-- Dataset section start --
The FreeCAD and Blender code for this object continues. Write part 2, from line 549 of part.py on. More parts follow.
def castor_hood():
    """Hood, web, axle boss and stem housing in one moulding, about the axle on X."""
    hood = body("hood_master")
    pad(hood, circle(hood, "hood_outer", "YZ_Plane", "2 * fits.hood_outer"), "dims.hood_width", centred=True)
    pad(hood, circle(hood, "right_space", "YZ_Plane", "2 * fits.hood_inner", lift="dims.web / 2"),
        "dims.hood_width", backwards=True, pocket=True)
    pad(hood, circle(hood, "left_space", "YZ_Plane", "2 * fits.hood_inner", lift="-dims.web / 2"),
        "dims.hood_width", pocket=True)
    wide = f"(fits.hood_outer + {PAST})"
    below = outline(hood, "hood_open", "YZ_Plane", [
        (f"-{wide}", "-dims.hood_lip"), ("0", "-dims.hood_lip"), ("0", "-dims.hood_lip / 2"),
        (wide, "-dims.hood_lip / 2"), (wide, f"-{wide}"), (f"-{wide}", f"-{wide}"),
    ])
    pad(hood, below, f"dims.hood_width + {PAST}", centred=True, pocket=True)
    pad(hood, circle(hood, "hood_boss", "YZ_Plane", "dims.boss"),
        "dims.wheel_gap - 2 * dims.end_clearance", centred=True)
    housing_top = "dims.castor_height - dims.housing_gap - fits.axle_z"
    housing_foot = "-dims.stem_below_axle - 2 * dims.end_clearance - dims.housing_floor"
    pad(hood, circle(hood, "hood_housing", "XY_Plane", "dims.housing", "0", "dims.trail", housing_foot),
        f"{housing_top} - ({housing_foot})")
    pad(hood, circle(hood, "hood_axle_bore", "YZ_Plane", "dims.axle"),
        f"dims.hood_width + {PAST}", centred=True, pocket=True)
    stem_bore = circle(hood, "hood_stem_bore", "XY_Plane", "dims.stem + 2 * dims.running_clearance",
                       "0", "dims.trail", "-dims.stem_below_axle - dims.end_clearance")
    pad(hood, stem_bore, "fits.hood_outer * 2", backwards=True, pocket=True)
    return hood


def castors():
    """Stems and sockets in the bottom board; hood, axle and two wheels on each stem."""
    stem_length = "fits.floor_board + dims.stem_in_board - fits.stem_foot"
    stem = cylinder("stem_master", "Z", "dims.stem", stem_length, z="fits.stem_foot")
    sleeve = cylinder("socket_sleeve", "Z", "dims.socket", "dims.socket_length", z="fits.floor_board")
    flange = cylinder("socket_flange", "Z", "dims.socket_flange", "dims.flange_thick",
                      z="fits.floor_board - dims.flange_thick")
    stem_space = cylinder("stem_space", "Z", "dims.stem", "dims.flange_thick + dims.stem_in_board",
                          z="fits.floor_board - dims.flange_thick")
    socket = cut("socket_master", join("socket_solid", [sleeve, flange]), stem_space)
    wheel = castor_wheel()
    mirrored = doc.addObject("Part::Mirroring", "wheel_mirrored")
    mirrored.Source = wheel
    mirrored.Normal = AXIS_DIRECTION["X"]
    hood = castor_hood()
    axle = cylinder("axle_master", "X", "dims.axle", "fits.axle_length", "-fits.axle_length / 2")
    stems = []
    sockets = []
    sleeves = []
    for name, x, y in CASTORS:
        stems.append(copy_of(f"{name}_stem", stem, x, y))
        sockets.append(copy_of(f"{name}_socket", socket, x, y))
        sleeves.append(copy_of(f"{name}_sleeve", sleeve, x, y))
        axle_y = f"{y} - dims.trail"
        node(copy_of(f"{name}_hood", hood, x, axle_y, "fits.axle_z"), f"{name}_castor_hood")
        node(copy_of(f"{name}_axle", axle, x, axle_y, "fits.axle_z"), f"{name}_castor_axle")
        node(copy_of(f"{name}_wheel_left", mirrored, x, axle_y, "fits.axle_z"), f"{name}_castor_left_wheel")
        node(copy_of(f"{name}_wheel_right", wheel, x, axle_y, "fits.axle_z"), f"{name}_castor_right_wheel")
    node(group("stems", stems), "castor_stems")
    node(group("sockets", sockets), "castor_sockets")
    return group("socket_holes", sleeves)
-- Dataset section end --
From the listing above, extract every line exactly as it stands.

The FreeCAD and Blender code for this object continues. Write part 2, from line 549 of part.py on. More parts follow.
def castor_hood():
    """Hood, web, axle boss and stem housing in one moulding, about the axle on X."""
    hood = body("hood_master")
    pad(hood, circle(hood, "hood_outer", "YZ_Plane", "2 * fits.hood_outer"), "dims.hood_width", centred=True)
    pad(hood, circle(hood, "right_space", "YZ_Plane", "2 * fits.hood_inner", lift="dims.web / 2"),
        "dims.hood_width", backwards=True, pocket=True)
    pad(hood, circle(hood, "left_space", "YZ_Plane", "2 * fits.hood_inner", lift="-dims.web / 2"),
        "dims.hood_width", pocket=True)
    wide = f"(fits.hood_outer + {PAST})"
    below = outline(hood, "hood_open", "YZ_Plane", [
        (f"-{wide}", "-dims.hood_lip"), ("0", "-dims.hood_lip"), ("0", "-dims.hood_lip / 2"),
        (wide, "-dims.hood_lip / 2"), (wide, f"-{wide}"), (f"-{wide}", f"-{wide}"),
    ])
    pad(hood, below, f"dims.hood_width + {PAST}", centred=True, pocket=True)
    pad(hood, circle(hood, "hood_boss", "YZ_Plane", "dims.boss"),
        "dims.wheel_gap - 2 * dims.end_clearance", centred=True)
    housing_top = "dims.castor_height - dims.housing_gap - fits.axle_z"
    housing_foot = "-dims.stem_below_axle - 2 * dims.end_clearance - dims.housing_floor"
    pad(hood, circle(hood, "hood_housing", "XY_Plane", "dims.housing", "0", "dims.trail", housing_foot),
        f"{housing_top} - ({housing_foot})")
    pad(hood, circle(hood, "hood_axle_bore", "YZ_Plane", "dims.axle"),
        f"dims.hood_width + {PAST}", centred=True, pocket=True)
    stem_bore = circle(hood, "hood_stem_bore", "XY_Plane", "dims.stem + 2 * dims.running_clearance",
                       "0", "dims.trail", "-dims.stem_below_axle - dims.end_clearance")
    pad(hood, stem_bore, "fits.hood_outer * 2", backwards=True, pocket=True)
    return hood


def castors():
    """Stems and sockets in the bottom board; hood, axle and two wheels on each stem."""
    stem_length = "fits.floor_board + dims.stem_in_board - fits.stem_foot"
    stem = cylinder("stem_master", "Z", "dims.stem", stem_length, z="fits.stem_foot")
    sleeve = cylinder("socket_sleeve", "Z", "dims.socket", "dims.socket_length", z="fits.floor_board")
    flange = cylinder("socket_flange", "Z", "dims.socket_flange", "dims.flange_thick",
                      z="fits.floor_board - dims.flange_thick")
    stem_space = cylinder("stem_space", "Z", "dims.stem", "dims.flange_thick + dims.stem_in_board",
                          z="fits.floor_board - dims.flange_thick")
    socket = cut("socket_master", join("socket_solid", [sleeve, flange]), stem_space)
    wheel = castor_wheel()
    mirrored = doc.addObject("Part::Mirroring", "wheel_mirrored")
    mirrored.Source = wheel
    mirrored.Normal = AXIS_DIRECTION["X"]
    hood = castor_hood()
    axle = cylinder("axle_master", "X", "dims.axle", "fits.axle_length", "-fits.axle_length / 2")
    stems = []
    sockets = []
    sleeves = []
    for name, x, y in CASTORS:
        stems.append(copy_of(f"{name}_stem", stem, x, y))
        sockets.append(copy_of(f"{name}_socket", socket, x, y))
        sleeves.append(copy_of(f"{name}_sleeve", sleeve, x, y))
        axle_y = f"{y} - dims.trail"
        node(copy_of(f"{name}_hood", hood, x, axle_y, "fits.axle_z"), f"{name}_castor_hood")
        node(copy_of(f"{name}_axle", axle, x, axle_y, "fits.axle_z"), f"{name}_castor_axle")
        node(copy_of(f"{name}_wheel_left", mirrored, x, axle_y, "fits.axle_z"), f"{name}_castor_left_wheel")
        node(copy_of(f"{name}_wheel_right", wheel, x, axle_y, "fits.axle_z"), f"{name}_castor_right_wheel")
    node(group("stems", stems), "castor_stems")
    node(group("sockets", sockets), "castor_sockets")
    return group("socket_holes", sleeves)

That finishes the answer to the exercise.